Complete step-by-step solution:
So, now in the above question we can get an idea about the projection of point $P\left( {\vec{p}} \right)$ on the plane $\vec{r}.\vec{n}=q$
So, now firstly we draw a plane and its projection points be $\vec{s}$ if we want $\vec{s}$ projection then the direct become $\vec{r}.\vec{n}=q$ here, $\vec{n}$ be the normal and it is parallel

$\vec{r}=\vec{p}+\lambda \vec{n}$……….(as it is parallel to $\lambda $)
This is the equation of line and if the line is intersecting then the value of $\vec{r}$ must satisfy in $\vec{r}.\vec{n}=q$ and that at point we say $\vec{r}=\vec{s}$
After this we will find the dot product
$\left( \vec{p}+\lambda \vec{n} \right).\vec{n}=q$
Then we will multiply $\vec{n}$ to the $\left( \vec{p}+\lambda \vec{n} \right)$ where q is the scalar quantity,
$\vec{p}.\vec{n}+\lambda \vec{n}.\vec{n}=q$
Here $\vec{n}$ and $\vec{n}$ becomes $|\vec{n}{{|}^{2}}$ then we will get,
$\lambda |\vec{n}{{|}^{2}}=q-\vec{p}.\vec{n}$ (scalar);
Here in the below step we will transfer $|\vec{n}{{|}^{2}}$ to the RHS to get the value of $\lambda $.
$\therefore \lambda =\dfrac{q-\vec{p}.\vec{n}}{|\vec{n}{{|}^{2}}}$
Here is the value of $\lambda $
Now, we will put the value of $\lambda $ in $\vec{r}=\vec{p}+\lambda \vec{n}$
After putting the value its simplified value is,
$\vec{r}=\vec{p}+\left( \dfrac{q-\vec{p}.\vec{n}}{|\vec{n}{{|}^{2}}} \right)\vec{n}$
Now, we will substitute $\vec{r}=\vec{s}$ the we will get,
$\vec{s}=\vec{p}+\left( \dfrac{q-\vec{p}.\vec{n}}{|\vec{n}{{|}^{2}}} \right)\vec{n}$
So finally, we get the $\vec{s}$ and the above equation matches with the option B.
Hence the option B. is the correct option.

Note: Here the most important thing is in the vectors to know the difference between Dot product and cross product most of the students are get confuse during exams so here the dot product of u and v is written u ∙ v and is defined two ways:
$u.v={{u}_{1}}{{v}_{1}}+{{u}_{2}}{{v}_{2}}+{{u}_{3}}{{v}_{3}}$
$u.v=|u||v|\cos \theta $ where $\theta $ is the angle formed by u and v.
The two definitions are the same.
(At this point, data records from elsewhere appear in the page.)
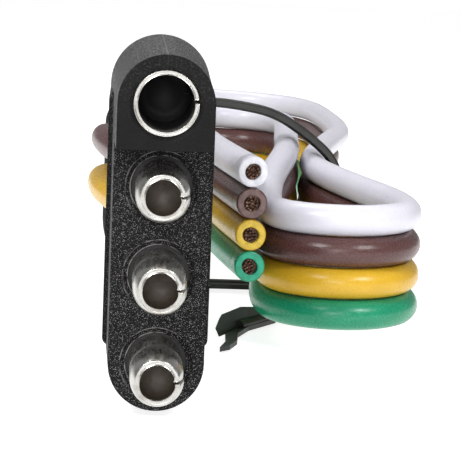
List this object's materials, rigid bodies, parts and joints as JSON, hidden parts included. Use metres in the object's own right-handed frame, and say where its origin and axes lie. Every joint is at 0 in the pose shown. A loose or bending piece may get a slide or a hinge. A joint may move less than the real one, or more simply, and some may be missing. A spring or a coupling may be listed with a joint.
{
  "type": "flat trailer wiring connector",
  "caption": "Moulded flat trailer plug with exposed rolled pins, a shrouded socket and a bonded ribbon lead wound in a tied hank",
  "frame": {"origin": "under the middle of the moulded connector, at the height of its lower end", "axes": "-Y the way the pins and the socket point, +Z along the row of terminals towards the shrouded socket, +X to the right seen from the mating side"},
  "size_m": [0.0375, 0.1739, 0.0323],
  "materials": {
    "housing_black": "moulded, fine spark-eroded grain",
    "carrier_black": "smooth moulded",
    "tinned_brass": "bright tin plate",
    "jacket_white": "semi-gloss extruded",
    "jacket_brown": "semi-gloss extruded",
    "jacket_yellow": "semi-gloss extruded",
    "jacket_green": "semi-gloss extruded",
    "copper": "bare drawn copper, slightly dulled",
    "tie_black": "satin plastic strip",
    "tie_steel": "drawn wire"
  },
  "bodies": {
    "root": {"housing_overmould": "housing_black", "terminal_carrier": "carrier_black", "socket_white": "tinned_brass", "pin_brown": "tinned_brass", "pin_yellow": "tinned_brass", "pin_green": "tinned_brass", "wire_white": "jacket_white", "conductor_white": "copper", "strand_ends_white": "copper", "wire_brown": "jacket_brown", "conductor_brown": "copper", "strand_ends_brown": "copper", "wire_yellow": "jacket_yellow", "conductor_yellow": "copper", "strand_ends_yellow": "copper", "wire_green": "jacket_green", "conductor_green": "copper", "strand_ends_green": "copper", "twist_tie_ribbon": "tie_black", "twist_tie_core": "tie_steel"}
  },
  "joints": []
}
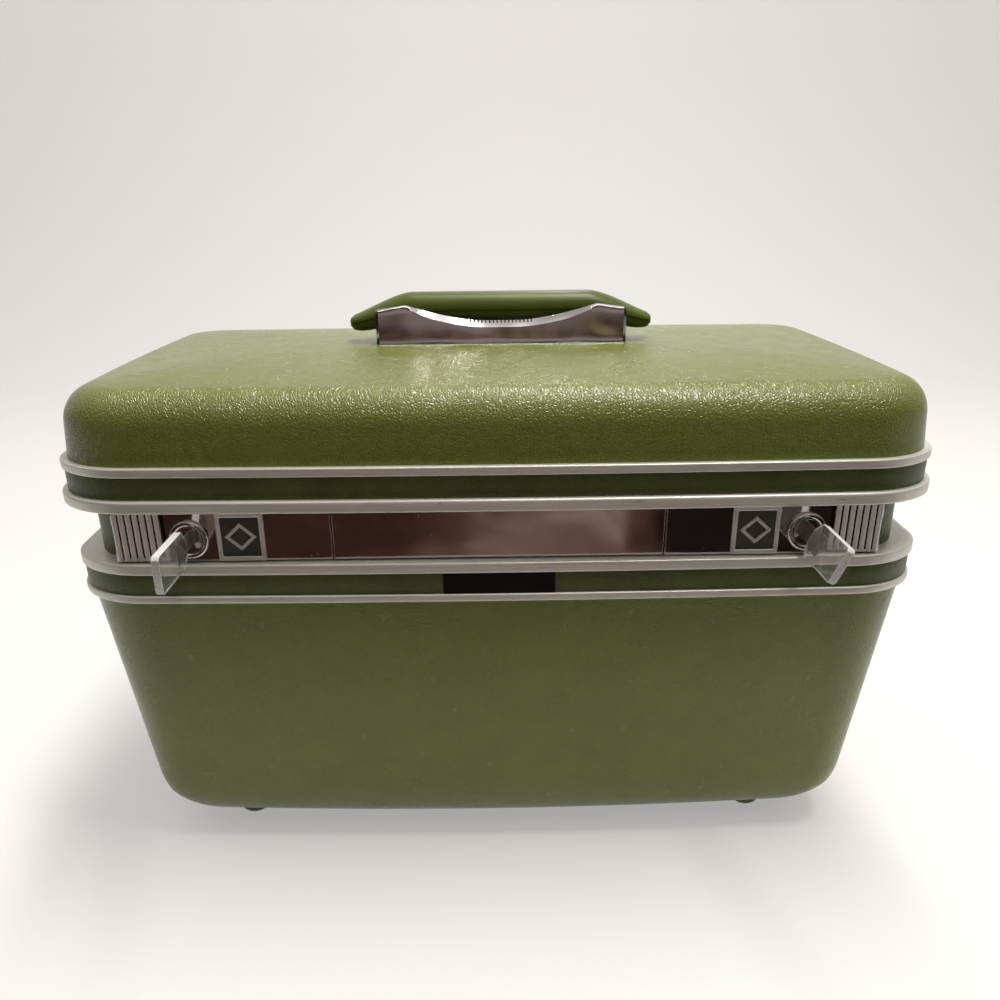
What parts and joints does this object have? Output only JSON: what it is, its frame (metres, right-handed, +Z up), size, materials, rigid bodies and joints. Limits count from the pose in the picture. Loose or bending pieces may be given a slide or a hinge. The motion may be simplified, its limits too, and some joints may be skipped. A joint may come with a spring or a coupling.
{
  "type": "makeup train case",
  "caption": "Hard-side makeup train case with hinged lid, metal rim frames, key locks, sliding latches, lift-up top handle, lift-out tray and lid mirror.",
  "frame": {"origin": "on the floor plane under the feet, at mid width and mid depth of the case's lip", "axes": "+X to the viewer's right along the case, +Y to the hinges at the back, +Z up; the locks face -Y"},
  "size_m": [0.3542, 0.2601, 0.2314],
  "materials": {
    "shell_vinyl": "olive green vinyl leathercloth, moulded with a fine leather grain, satin",
    "band_vinyl": "olive green ribbed vinyl strip, satin",
    "rim_aluminium": "drawn aluminium, satin anodised with a bright edge",
    "lock_chrome": "bright chrome plate on pressed steel",
    "plain_steel": "zinc plated steel, satin",
    "feet_plastic": "olive green moulded domes, matte",
    "lining_fabric": "cream rayon cloth over thin padding, matte",
    "tray_plastic": "ivory moulded plastic",
    "tile_enamel": "dark enamelled metal, semi gloss",
    "tape_plastic": "black embossing tape, glossy",
    "mirror_glass": "silvered glass",
    "handle_plastic": "olive green moulded plastic, fine grain, semi gloss",
    "clear_acrylic": "clear acrylic with polished edges"
  },
  "bodies": {
    "base": {"base_shell": "shell_vinyl", "base_frame": "rim_aluminium", "base_band": "band_vinyl", "throat_wall": "band_vinyl", "label_tape": "tape_plastic", "feet": "feet_plastic", "base_lining": "lining_fabric", "tray": "tray_plastic", "tray_rests": "lining_fabric", "centre_lock_plate": "lock_chrome", "left_lock_plate": "lock_chrome", "right_lock_plate": "lock_chrome", "left_lock_case": "plain_steel", "right_lock_case": "plain_steel", "left_initial_frame": "lock_chrome", "right_initial_frame": "lock_chrome", "left_initial_tile": "tile_enamel", "right_initial_tile": "tile_enamel", "left_lock_ring": "lock_chrome", "right_lock_ring": "lock_chrome", "lower_hinge_leaves": "plain_steel", "hinge_pins": "plain_steel", "lower_leaf_rivets": "plain_steel"},
    "lid": {"lid_shell": "shell_vinyl", "lid_frame": "rim_aluminium", "lid_band": "band_vinyl", "lid_lining": "lining_fabric", "mirror": "mirror_glass", "mirror_frame": "lock_chrome", "left_catch": "plain_steel", "right_catch": "plain_steel", "upper_hinge_leaves": "plain_steel", "upper_leaf_rivets": "plain_steel", "handle_trough": "lock_chrome", "handle_pins": "plain_steel", "trough_rivets": "plain_steel"},
    "handle": {"handle_upper": "handle_plastic", "handle_lower": "handle_plastic", "handle_screws": "plain_steel"},
    "left_latch": {"left_slide_button": "lock_chrome", "left_bolt": "plain_steel"},
    "right_latch": {"right_slide_button": "lock_chrome", "right_bolt": "plain_steel"},
    "left_cylinder": {"left_lock_cylinder": "lock_chrome"},
    "right_cylinder": {"right_lock_cylinder": "lock_chrome"},
    "left_key": {"left_key_blade": "plain_steel", "left_key_bow": "clear_acrylic"},
    "right_key": {"right_key_blade": "plain_steel", "right_key_bow": "clear_acrylic"}
  },
  "joints": [
    {"name": "lid_hinge", "type": "hinge", "parent": "base", "child": "lid", "pos_m": [0, 0.1046, 0.1517], "axis": [-1, 0, 0], "range_deg": [0, 105]},
    {"name": "handle_lift", "type": "slide", "parent": "lid", "child": "handle", "axis": [0, 0, 1], "range_m": [0, 0.005]},
    {"name": "left_latch_slide", "type": "slide", "parent": "base", "child": "left_latch", "axis": [-1, 0, 0], "range_m": [-0.0012, 0.004]},
    {"name": "right_latch_slide", "type": "slide", "parent": "base", "child": "right_latch", "axis": [1, 0, 0], "range_m": [-0.0012, 0.004]},
    {"name": "left_cylinder_turn", "type": "hinge", "parent": "base", "child": "left_cylinder", "pos_m": [-0.1209, -0.1037, 0.1507], "axis": [0, 1, 0], "range_deg": [0, 90]},
    {"name": "right_cylinder_turn", "type": "hinge", "parent": "base", "child": "right_cylinder", "pos_m": [0.1209, -0.1037, 0.1507], "axis": [0, -1, 0], "range_deg": [0, 90]},
    {"name": "left_key_pull", "type": "slide", "parent": "left_cylinder", "child": "left_key", "axis": [0, -1, 0], "range_m": [0, 0.012]},
    {"name": "right_key_pull", "type": "slide", "parent": "right_cylinder", "child": "right_key", "axis": [0, -1, 0], "range_m": [0, 0.012]}
  ]
}
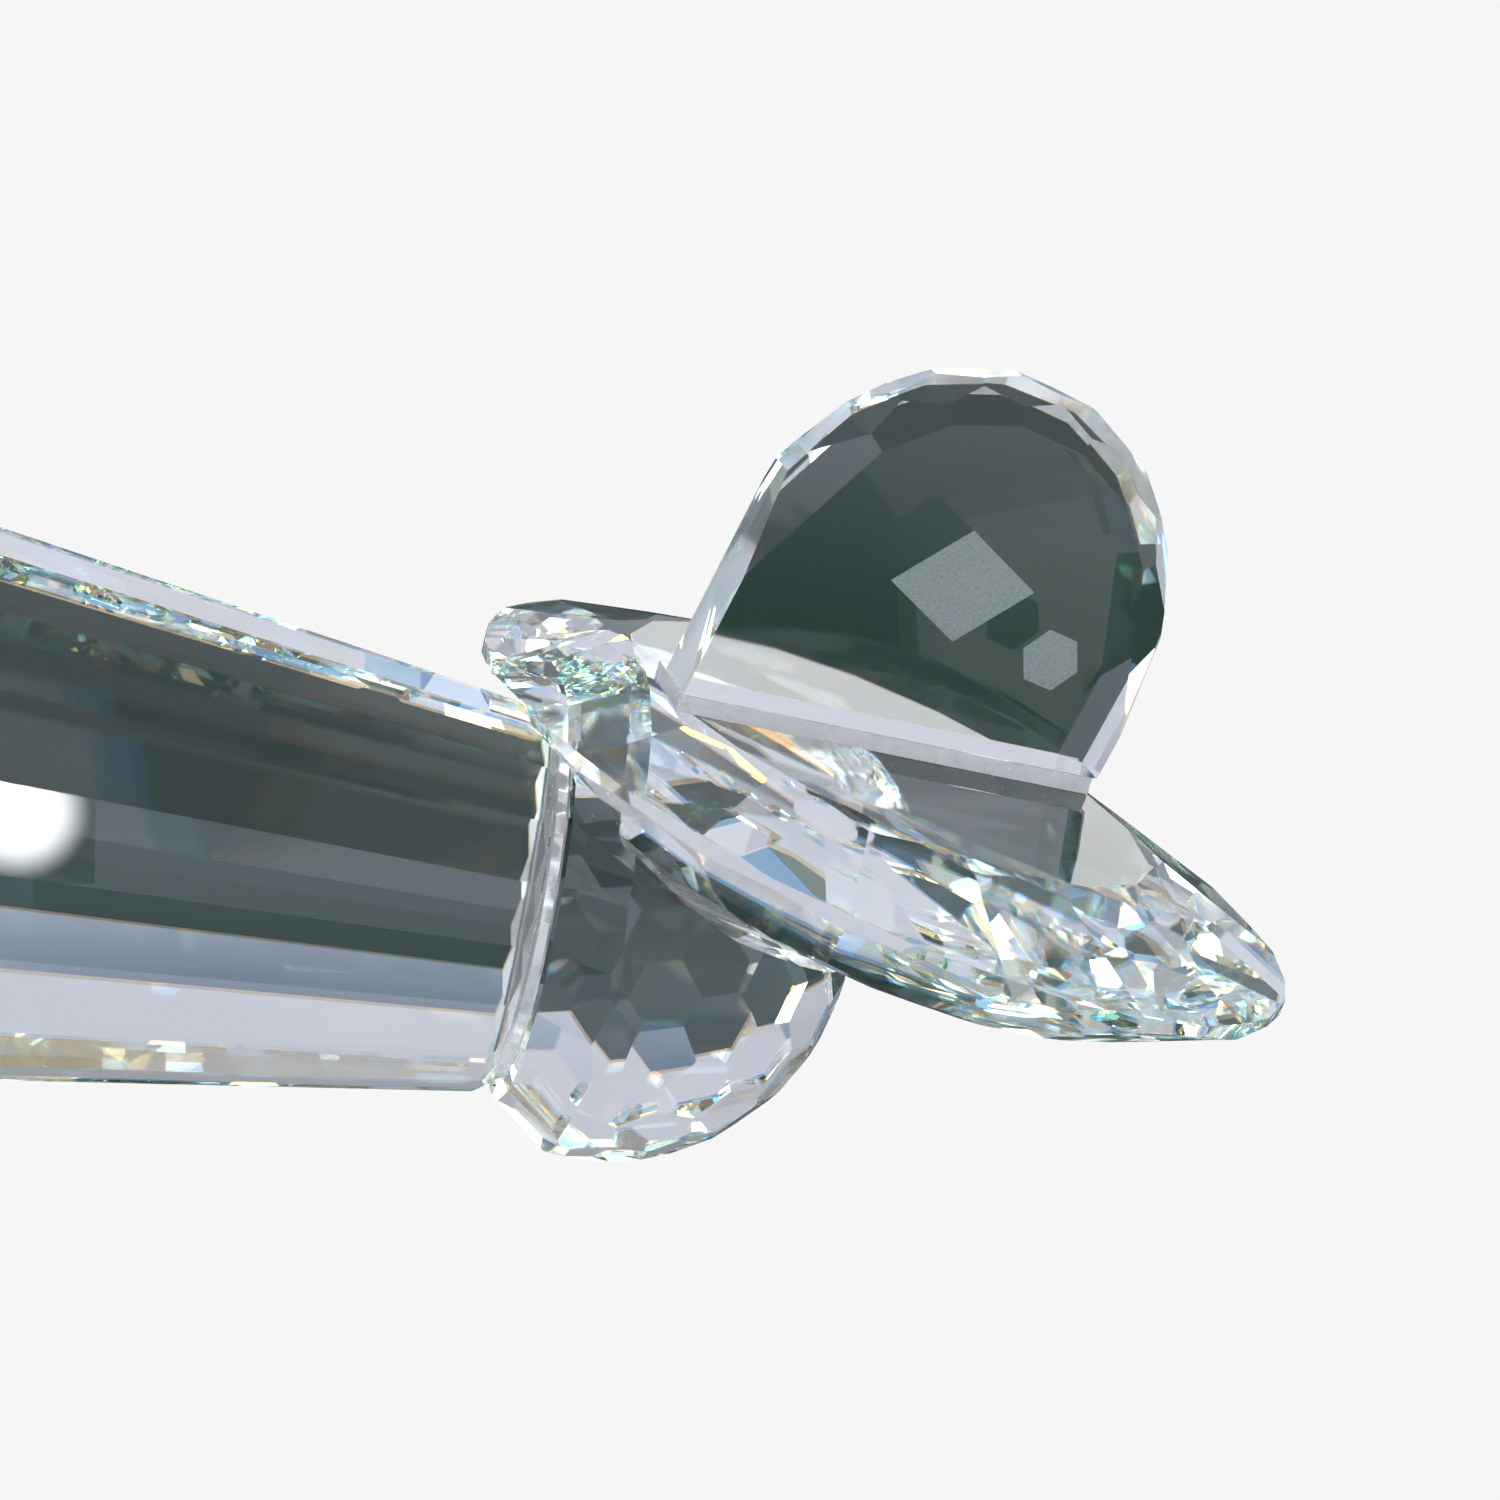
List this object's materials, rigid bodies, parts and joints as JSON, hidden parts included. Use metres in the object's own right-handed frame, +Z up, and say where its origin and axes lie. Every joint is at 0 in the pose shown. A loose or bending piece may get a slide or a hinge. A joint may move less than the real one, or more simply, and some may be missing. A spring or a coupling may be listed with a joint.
{
  "type": "crystal figurine",
  "caption": "Clear cut-crystal figurine: tapered faceted body with a honeycomb-cut dome end, a large oval brilliant laid across the dome and a round-topped upright plate on its table",
  "frame": {"origin": "middle of the bounding box's footprint, on the surface the figurine rests on", "axes": "+X from the nose of the body towards the dome, +Y away from the plate's front face, +Z up"},
  "size_m": [0.0788, 0.036, 0.0346],
  "materials": {
    "crystal": "clear lead crystal, ground and polished facets",
    "glue": "clear set adhesive"
  },
  "bodies": {
    "root": {"tapered_body": "crystal", "tail_dome": "crystal", "oval_brilliant": "crystal", "upright_plate": "crystal", "dome_bond": "glue", "oval_bond": "glue", "plate_bond": "glue"}
  },
  "joints": []
}
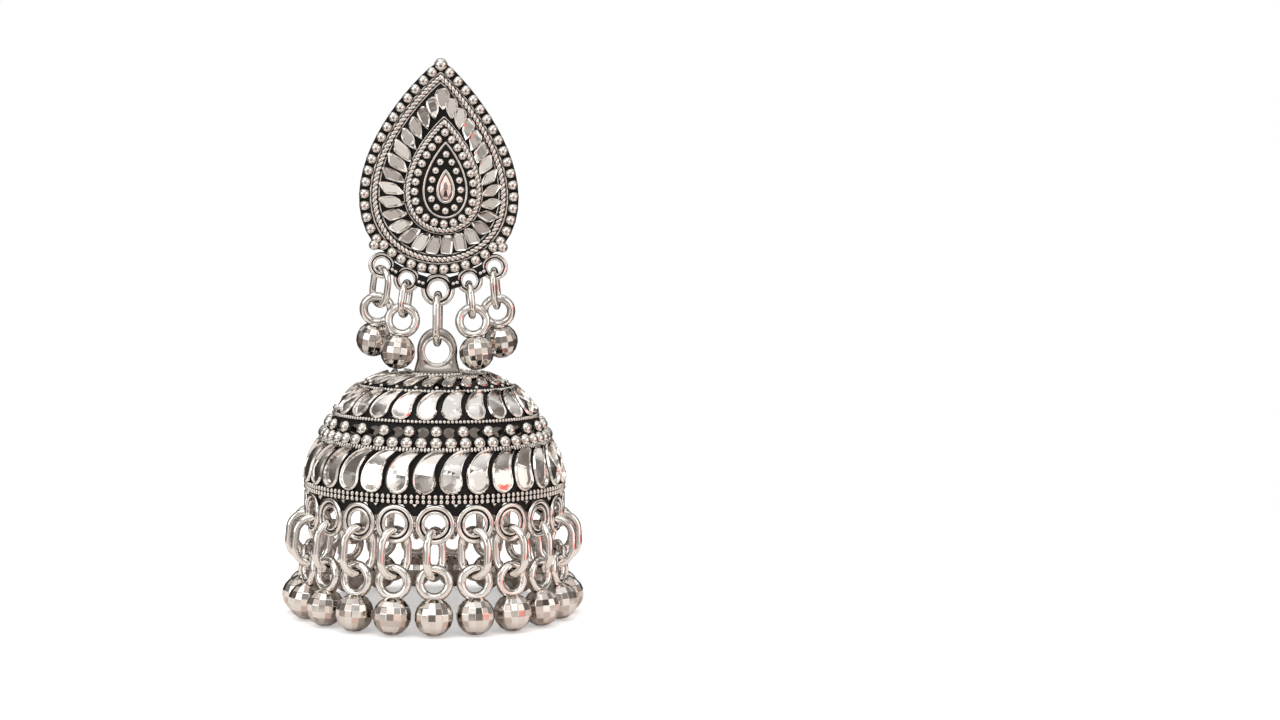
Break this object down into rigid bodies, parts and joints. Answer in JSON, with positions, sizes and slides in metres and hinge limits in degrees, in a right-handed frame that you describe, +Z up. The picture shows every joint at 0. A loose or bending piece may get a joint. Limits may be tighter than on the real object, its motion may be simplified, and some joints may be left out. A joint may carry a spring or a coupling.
{
  "type": "jhumka earring",
  "caption": "Drop earring: a teardrop plaque on an ear post, with a pierced bell hung from it by a long ring and a fringe of faceted balls on jump rings.",
  "frame": {"origin": "root of the ear post on the plaque's flat back", "axes": "+Z up as worn, -Y to the front, +X to the right seen from the front"},
  "size_m": [0.0336, 0.0334, 0.0618],
  "materials": {
    "oxidised_silver": "cast relief polished on its high spots and blackened in its recesses",
    "polished_silver": "polished, slightly darkened where pieces meet"
  },
  "bodies": {
    "stud": {"stud_plaque": "oxidised_silver", "side_link_1": "polished_silver", "side_link_2": "polished_silver", "side_link_3": "polished_silver", "side_link_4": "polished_silver", "side_charm_1": "polished_silver", "side_charm_2": "polished_silver", "side_charm_3": "polished_silver", "side_charm_4": "polished_silver"},
    "hanger": {"main_link": "polished_silver"},
    "bell": {"bell": "oxidised_silver", "fringe_link_01": "polished_silver", "fringe_link_02": "polished_silver", "fringe_link_03": "polished_silver", "fringe_link_04": "polished_silver", "fringe_link_05": "polished_silver", "fringe_link_06": "polished_silver", "fringe_link_07": "polished_silver", "fringe_link_08": "polished_silver", "fringe_link_09": "polished_silver", "fringe_link_10": "polished_silver", "fringe_link_11": "polished_silver", "fringe_link_12": "polished_silver", "fringe_link_13": "polished_silver", "fringe_link_14": "polished_silver", "fringe_link_15": "polished_silver", "fringe_link_16": "polished_silver", "fringe_link_17": "polished_silver", "fringe_link_18": "polished_silver", "fringe_link_19": "polished_silver", "fringe_link_20": "polished_silver", "fringe_link_21": "polished_silver", "fringe_charm_01": "polished_silver", "fringe_charm_02": "polished_silver", "fringe_charm_03": "polished_silver", "fringe_charm_04": "polished_silver", "fringe_charm_05": "polished_silver", "fringe_charm_06": "polished_silver", "fringe_charm_07": "polished_silver", "fringe_charm_08": "polished_silver", "fringe_charm_09": "polished_silver", "fringe_charm_10": "polished_silver", "fringe_charm_11": "polished_silver", "fringe_charm_12": "polished_silver", "fringe_charm_13": "polished_silver", "fringe_charm_14": "polished_silver", "fringe_charm_15": "polished_silver", "fringe_charm_16": "polished_silver", "fringe_charm_17": "polished_silver", "fringe_charm_18": "polished_silver", "fringe_charm_19": "polished_silver", "fringe_charm_20": "polished_silver", "fringe_charm_21": "polished_silver"}
  },
  "joints": [
    {"name": "link_swing", "type": "hinge", "parent": "stud", "child": "hanger", "pos_m": [0, -0.0006, -0.01701], "axis": [1, 0, 0], "range_deg": [-60, 60]},
    {"name": "bell_swing", "type": "hinge", "parent": "hanger", "child": "bell", "pos_m": [0, -0.0006, -0.02158], "axis": [0, 1, 0], "range_deg": [-5, 5]}
  ]
}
They are related to one another by the Law of Cosines. The first method of calculation is easier because it is the sum of the products of corresponding components. The second method of calculation can be used if we know the angle $\theta $ formed by u and v.
And The cross product of u and v is defined and best memorized as the expansion of a 3 by 3 determinant:
$u\times v=\left( \begin{matrix}
   i & j & k \\
   {{u}_{1}} & {{u}_{2}} & {{u}_{3}} \\
   {{v}_{1}} & {{v}_{2}} & {{v}_{3}} \\
\end{matrix} \right)=\left( \begin{matrix}
   {{u}_{2}} & {{u}_{3}} \\
   {{v}_{2}} & {{v}_{3}} \\
\end{matrix} \right)i-\left( \begin{matrix}
   {{u}_{1}} & {{u}_{3}} \\
   {{v}_{1}} & {{v}_{3}} \\
\end{matrix} \right)j+\left( \begin{matrix}
   {{u}_{1}} & {{u}_{2}} \\
   {{v}_{1}} & {{v}_{2}} \\
\end{matrix} \right)k$
The cross product of u and v is a vector, with the property that it is orthogonal to the two vectors u and v. Thus, if we take the dot product of u × v with u and then u × v with v, we get zero both times:
 $\left( u\times v \right).u=0,and\left( u\times v \right).v=0$
This check should always be performed to ensure that the cross product is correct.